We fear insufficient worth to a partner and community, driving an insatiable hunger to achieve more power and more money to prove we are valuable. We gather symbols of worth. Instead of mastering connection, or improving contributions to the whole, the ailing soul frantically seeks proof—sex and money.
“We absorb childhood labels of insufficiency and continue to carry these beliefs as adults; although we may make notable contributions to society, a nagging insecurity insists we don’t.” ~T. Franklin Murphy
Materialism
We accumulate items that sparkle, showing to the world we are important; a car, a watch, a title, the latest iPhone, or pair of Air Jordan’s. We indiscriminately pursue sexual liaisons rather than work through the complicated maze of intimacy. The symbols of power and money superficially satisfy our sense of worth, broadcasting to their community that we are valuable contributors—and accepted.
The insecure settle for a maladjusted adaptation to internal drives to belong, seeking proof rather than being proof; to have rather than be. Some young adults have not successfully developed the necessary skills to prevail over the tasks of adulthood—to work and to love. Other adults succeed at the tasks but fail to accurately assess their competence. Either way, the misguided person focuses on extrinsic goals to prove to themselves and others their importance. High grades, money, possessions and status become the motivating goals.
These shallow achievements provide momentary pleasures but miss the mark by failing to satisfy the underlying evolutionary drive to be a valued member of society and to be securely loved. Successful fulfillment of the drive is achieved through intrinsic goals of developing competence in important activities, developing deeper relationships, finding meaning, and passing on discovered wisdom to others.
To Have or To Be
Erich Fromm refers to the drive for power and money as the ‘having mode.’ He explains, “the nature of the having mode existence follows from the nature of private property. The Buddha has described this mode of behavior as craving, the Jewish and Christian religions as coveting; it transforms everybody and everything into something dead and subject to another’s power.” Fromm pointedly continues, “the subject is not myself but I am what I have. My property constitutes myself and my identity” (2013).
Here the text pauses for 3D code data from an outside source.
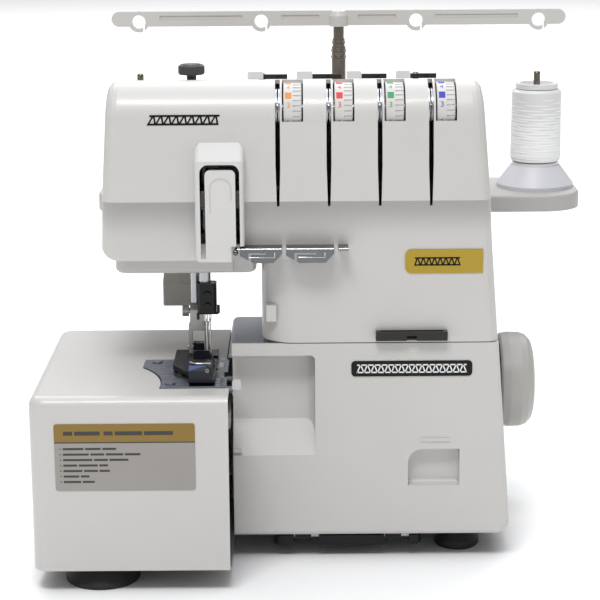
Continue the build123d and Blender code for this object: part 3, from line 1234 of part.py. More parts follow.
def make_all():
    front, rear = make_upper_covers()
    nodes = {
        "base_plate": make_base_plate(),
        "chassis": make_chassis(),
        "front_cover": make_front_cover(front),
        "rear_cover": make_rear_cover(rear),
        "head_sole": make_head_sole(),
        "take_up_guard": make_guard(),
        "side_cover": make_side_cover(),
        "bed_cover": make_bed_cover(),
        "sleeve_cover": make_sleeve(),
        "arm": make_arm() + make_feed_guide(),
        "needle_plate": make_needle_plate(),
        "looper_cover": make_looper_cover(),
        "hinge_rail": make_hinge_rail(),
        "hinge_pin": make_hinge_pin(),
        "bushes": make_bushes(),
        "main_shaft": make_main_shaft(),
        "handwheel": make_handwheel(),
        "motor": make_motor(),
        "motor_rotor": make_motor_rotor(),
        "drive_belt": make_belt(),
        "needle_bar": make_needle_bar(),
        "needle_clamp": make_needle_clamp() + make_clamp_screws() + make_needle_hook(),
        "needles": make_needles(),
        "presser_bar": make_presser_bar(),
        "presser_spring": make_presser_spring(),
        "pressure_nut": make_pressure_nut(),
        "pressure_knob": make_pressure_knob(),
        "presser_shank": make_shank() + make_foot_screw() + make_foot_pin(),
        "presser_foot": make_presser_foot(),
        "presser_lifter": make_lifter(),
        "needle_lever": make_needle_lever(),
        "take_up_lever": make_take_up(),
        "feed_dog_rear": make_feed_rear(),
        "feed_dog_front": make_feed_front(),
        "lower_looper": make_lower_looper(),
        "upper_looper": make_upper_looper(),
        "lower_knife": make_lower_knife() + make_knife_holder(),
        "upper_knife": make_upper_knife(),
        "tension_discs": make_dial_axle() + make_tension_discs(),
        "face_guides": make_face_guides(),
        "seam_guide": make_seam_guide(),
        "top_guides": make_top_guides(),
        "thread_stand": make_stand(),
        "stand_posts": make_stand_pins() + make_pole_outer(),
        "cone_discs": make_cone_discs(),
        "thread_spool": make_spool() + make_thread(),
        "pole_mid": make_pole_mid(),
        "pole_top": make_pole_top(),
        "guide_bar": make_guide_bar(),
        "feet": make_large_foot() + make_feet(),
        "power_inlet": make_inlet() + make_switch_frame(),
        "power_switch": make_switch(),
        "stitch_dial": make_stitch_dial(),
        "feed_lever": make_feed_lever(),
        "lamp": make_lamp(),
        "screws": make_base_screws() + make_cover_screws() + make_plate_screws(),
    }
    for i in range(DIAL_COUNT):
        nodes["thread_dial_%d" % (i + 1)] = make_dial(i)
    return nodes


def export_parts():
    """Write every node as its own STEP file, with the origin at the middle of the base."""
    nodes = make_all()
    boxes = [shape.bounding_box() for shape in nodes.values()]
    mid_x = (min(b.min.X for b in boxes) + max(b.max.X for b in boxes)) / 2
    mid_y = (min(b.min.Y for b in boxes) + max(b.max.Y for b in boxes)) / 2
    os.makedirs("parts", exist_ok=True)
    for name, shape in nodes.items():
        export_step(Pos(-mid_x, -mid_y, 0) * shape, "parts/%s.step" % name)
    print("moved by", round(-mid_x, 4), round(-mid_y, 4), "nodes", len(nodes))


if __name__ == "__main__":
    export_parts()
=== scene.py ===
"""Looks of the serger: materials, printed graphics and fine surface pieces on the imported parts, in metres."""
import math

import bpy
from mathutils import Euler, Matrix, Vector


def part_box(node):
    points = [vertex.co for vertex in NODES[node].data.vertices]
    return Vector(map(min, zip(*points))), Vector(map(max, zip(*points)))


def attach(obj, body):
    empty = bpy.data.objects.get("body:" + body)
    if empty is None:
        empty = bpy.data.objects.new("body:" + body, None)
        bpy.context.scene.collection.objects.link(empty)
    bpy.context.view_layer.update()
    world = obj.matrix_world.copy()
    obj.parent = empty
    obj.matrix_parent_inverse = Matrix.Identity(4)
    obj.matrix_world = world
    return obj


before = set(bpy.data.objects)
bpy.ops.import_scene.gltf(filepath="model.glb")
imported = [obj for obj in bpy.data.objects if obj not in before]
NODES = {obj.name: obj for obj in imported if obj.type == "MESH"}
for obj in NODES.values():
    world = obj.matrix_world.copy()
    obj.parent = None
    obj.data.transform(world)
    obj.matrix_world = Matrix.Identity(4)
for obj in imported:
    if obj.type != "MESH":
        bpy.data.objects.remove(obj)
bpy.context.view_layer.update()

# Offset from the casing's own datum (millimetres) to the row frame.
OX, OY = -12.75, -76.25


def at(x, y, z):
    """A point given in millimetres from the casing's datum."""
    return Vector(((x + OX) / 1000, (y + OY) / 1000, z / 1000))


def box_mm(node):
    """A node's corners in the casing's millimetres: x0, x1, y0, y1, z0, z1."""
    low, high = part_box(node)
    return (low[0] * 1000 - OX, high[0] * 1000 - OX, low[1] * 1000 - OY, high[1] * 1000 - OY,
            low[2] * 1000, high[2] * 1000)


# ---------------------------------------------------------------- materials
def material(name, color, rough=0.4, metal=0.0, coat=0.0, grain=0.05, scale=900.0, vary=0.03,
             stretch=(1, 1, 1), spec=0.5):
    """A surface with fine mottling of its colour and gloss, and a shallow moulded, cast or brushed grain."""
    mat = bpy.data.materials.new(name)
    mat.use_nodes = True
    nodes, links = mat.node_tree.nodes, mat.node_tree.links
    shader = nodes["Principled BSDF"]
    shader.inputs["Metallic"].default_value = metal
    shader.inputs["Coat Weight"].default_value = coat
    shader.inputs["Specular IOR Level"].default_value = spec
    coords = nodes.new("ShaderNodeTexCoord")
    place = nodes.new("ShaderNodeMapping")
    place.inputs["Scale"].default_value = stretch
    fine = nodes.new("ShaderNodeTexNoise")
    fine.inputs["Scale"].default_value = scale
    fine.inputs["Detail"].default_value = 4
    broad = nodes.new("ShaderNodeTexNoise")
    broad.inputs["Scale"].default_value = 22
    ramp = nodes.new("ShaderNodeValToRGB")
    ramp.color_ramp.elements[0].position = 0.3
    ramp.color_ramp.elements[1].position = 0.7
    ramp.color_ramp.elements[0].color = (*[c * (1 - vary) for c in color], 1)
    ramp.color_ramp.elements[1].color = (*[min(c * (1 + vary), 1) for c in color], 1)
    gloss = nodes.new("ShaderNodeMapRange")
    gloss.inputs["To Min"].default_value = max(rough - 0.05, 0.02)
    gloss.inputs["To Max"].default_value = rough + 0.05
    bump = nodes.new("ShaderNodeBump")
    bump.inputs["Strength"].default_value = grain
    bump.inputs["Distance"].default_value = 0.0004
    links.new(coords.outputs["Object"], place.inputs["Vector"])
    links.new(place.outputs["Vector"], fine.inputs["Vector"])
    links.new(coords.outputs["Object"], broad.inputs["Vector"])
    links.new(broad.outputs["Fac"], ramp.inputs["Fac"])
    links.new(ramp.outputs["Color"], shader.inputs["Base Color"])
    links.new(fine.outputs["Fac"], gloss.inputs["Value"])
    links.new(gloss.outputs["Result"], shader.inputs["Roughness"])
    links.new(fine.outputs["Fac"], bump.inputs["Height"])
    links.new(bump.outputs["Normal"], shader.inputs["Normal"])
    return mat


# Stretching the grain along one axis makes brushed lines that run along it.
BRUSH_X = (0.04, 1, 1)
BRUSH_Z = (1, 1, 0.04)

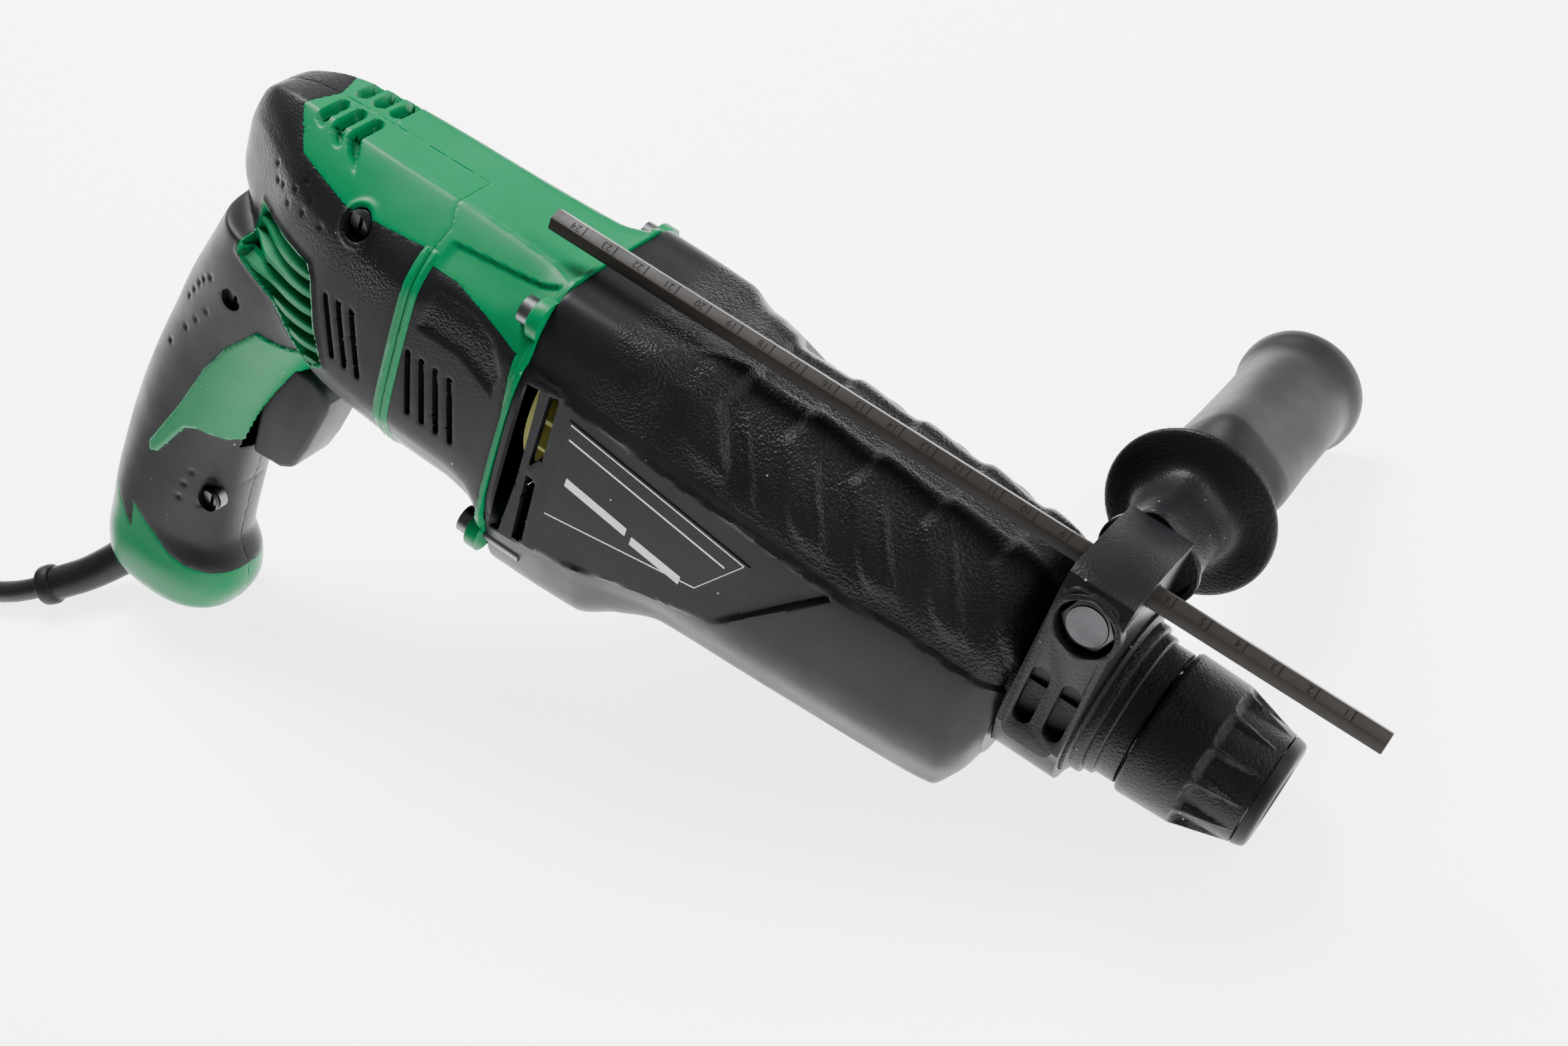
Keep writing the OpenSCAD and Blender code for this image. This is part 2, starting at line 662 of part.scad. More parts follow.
module cord_tail() color("#202124") on_ground()
    sweep(tail_route, [for (p = tail_route) cord_d / 2], 8);

// Places a piece of the plug, drawn along +Z from its back end, as the plug lies
module on_plug() {
    translate([plug_at[0], plug_at[1], plug_at[2]]) rotate([0, 90 - plug_tilt, 0]) children();
}

module mains_plug() color("#202124") on_ground() on_plug()
    rotate_extrude() polygon([[0, 0], [6.3, 0], [7, 14], [10.5, 22], [14.8, 27], [17.5, 34], [17.5, 46], [0, 46]]);

module plug_pins() color(steel) on_ground() on_plug()
    for (s = [-1, 1])
        translate([0, 9.5 * s, 46]) cylinder(r = 2.4, h = 19);

motor_housing();
motor_skin();
handle_cover();
grip_skin_right();
grip_skin_left();
gear_case();
label_plate();
bearing_plate();
trigger();
lock_button();
reversing_lever();
switch_body();
mode_lever();
gear_screw_1();
gear_screw_2();
gear_screw_3();
gear_screw_4();
cover_screw_1();
cover_screw_2();
cover_screw_3();
tool_holder();
front_cap();
chuck_sleeve();
sleeve_spring();
locking_ball_1();
locking_ball_2();
hammer_cylinder();
spindle_gear();
spindle_bearing();
spindle_seal();
impact_bolt();
striker();
piston();
countershaft();
drive_gear();
drive_clutch();
wobble_hub();
wobble_ring();
counter_bearing_front();
counter_bearing_rear();
rotor_shaft();
rotor_core();
commutator();
fan();
rotor_bearing_front();
rotor_bearing_rear();
stator();
brush_holder_left();
brush_holder_right();
clamp_holder();
clamp_bolt();
handle_stem();
side_grip();
depth_gauge();
cord_guard();
mains_cord();
cord_coil();
cord_tail();
mains_plug();
plug_pins();
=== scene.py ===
"""Looks of the rotary hammer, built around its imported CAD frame."""
import json
import math

import bmesh
import bpy
import numpy as np
from mathutils import Matrix, Vector


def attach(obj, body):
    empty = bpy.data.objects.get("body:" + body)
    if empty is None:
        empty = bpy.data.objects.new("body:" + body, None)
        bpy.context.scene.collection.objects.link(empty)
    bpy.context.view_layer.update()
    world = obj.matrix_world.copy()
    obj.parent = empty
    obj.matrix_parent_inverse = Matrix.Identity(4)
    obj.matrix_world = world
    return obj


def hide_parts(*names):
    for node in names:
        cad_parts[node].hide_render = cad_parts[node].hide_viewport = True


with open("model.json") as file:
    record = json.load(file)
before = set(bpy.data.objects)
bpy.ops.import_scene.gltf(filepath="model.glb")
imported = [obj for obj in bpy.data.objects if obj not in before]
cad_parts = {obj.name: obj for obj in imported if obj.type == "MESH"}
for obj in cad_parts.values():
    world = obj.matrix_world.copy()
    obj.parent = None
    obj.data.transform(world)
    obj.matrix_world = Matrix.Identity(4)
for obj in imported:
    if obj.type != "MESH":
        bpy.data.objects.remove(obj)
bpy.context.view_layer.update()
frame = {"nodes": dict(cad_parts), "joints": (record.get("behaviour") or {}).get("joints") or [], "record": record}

MM = 0.001

# -------- the tool's own axes
# The shank bore points along the tool, and the lock button presses to the tool's right.
record = frame["record"]
bore = next(m for m in record["mounts"] if m["name"] == "tool_bore")
press = next(j for j in frame["joints"] if j["name"] == "lock_press")
BORE_POINT_X = -3.0
forward = np.array(bore["axis"]) / np.linalg.norm(bore["axis"])
left = -np.array(press["axis"]) / np.linalg.norm(press["axis"])
upward = np.cross(forward, left)
AXES = np.array([forward, left, upward])
NOSE = np.array(bore["pos_m"]) - BORE_POINT_X * MM * forward
GROUND = Vector((NOSE[0], NOSE[1], 0.0))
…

In an odd twist, not only do we own property but property owns us. We need power and money to provide our identity. And once we traveled down that path, losing power or money also damages our sense of self.
A better path is one of being. Fromm explains that “being refers to the real, in contrast to the falsified, illusionary picture. In this sense, any attempt to increase the sector of being means increased insight into the reality of one’s self, of others, of the world around us” (2013). Susan David seems to be referring to a state of being when she suggests, “free yourself from pursuing perfection so you can enjoy the process of loving and living” (2016, Kindle location Location 3,056).
The Dalai Lama explains the being mode this way, “true happiness relates more to the mind and heart. Happiness that depends mainly on physical pleasure is unstable; one day it is there the next day it may not” (Cutler, 2009, p.33). Power and money are unstable at the whim of economy or the judgement of a court, they can be wiped away.
We Are all Susceptible to the Lure of Power and Money
Social media provides plenty of examples of greed and loss of freedom. Consider the social media influencer. There are millions out there. However, some rise to the top. It isn’t necessarily because they have more to offer. Collecting large pools of followers are power (and money). However, social media influencers lose control of their content. Instead of information stemming from knowledge and research it seems to morph to appease a growing crowd. To keep a growing audience and an increasing flow of money, the influencer produces content that supports these goals.
Several years ago, I shared an article on a political leader, and made a few comments. My opinion aroused more attention, reaction, and followers than any of my research and writing. A post that took me two minutes to write outperformed articles that take me several hours, sometimes days, to write. It would have been easy to abandon what I love, provide what people want, and expand my online presence. I could deal with the cognitive dissonance of abandoning what I love and value later.
The external rewards of power and money tempt the most courageous and principled people.
Something Better than Power and Money
The intrinsic goals establish a clear identity of importance, with confidence to master internal drives in a productive manner. We become rather than accumulate. Certainly, the act of becoming also achieves many of the successes of wealth and status. The person who becomes of value to the community, expresses their worth through action.
This is the purpose of our big brain; to learn the rules of society, becomes a valuable member, fellowshipped into a healthy community, leading others to the enjoyments of being. This is not denial of the self but the mature adaptations of internal drives to live a healthy and happy life in a complex and unpredictable world.
References:
Cutler, H.; Dalai Lama (2009). The Art of Happiness, 10th Anniversary Edition: A Handbook for Living. Riverhead Books.
David, S. (2016). Emotional Agility: Get Unstuck, Embrace Change, and Thrive in Work and Life. Avery; First Edition edition.
Fromm, Erich (2013/1976). To Have or To Be. Open Road Media; Revised edition.
Hamilton, Clive; Denniss, Richard (2005). Affluenza: When too much is never enough. Allen & Unwin.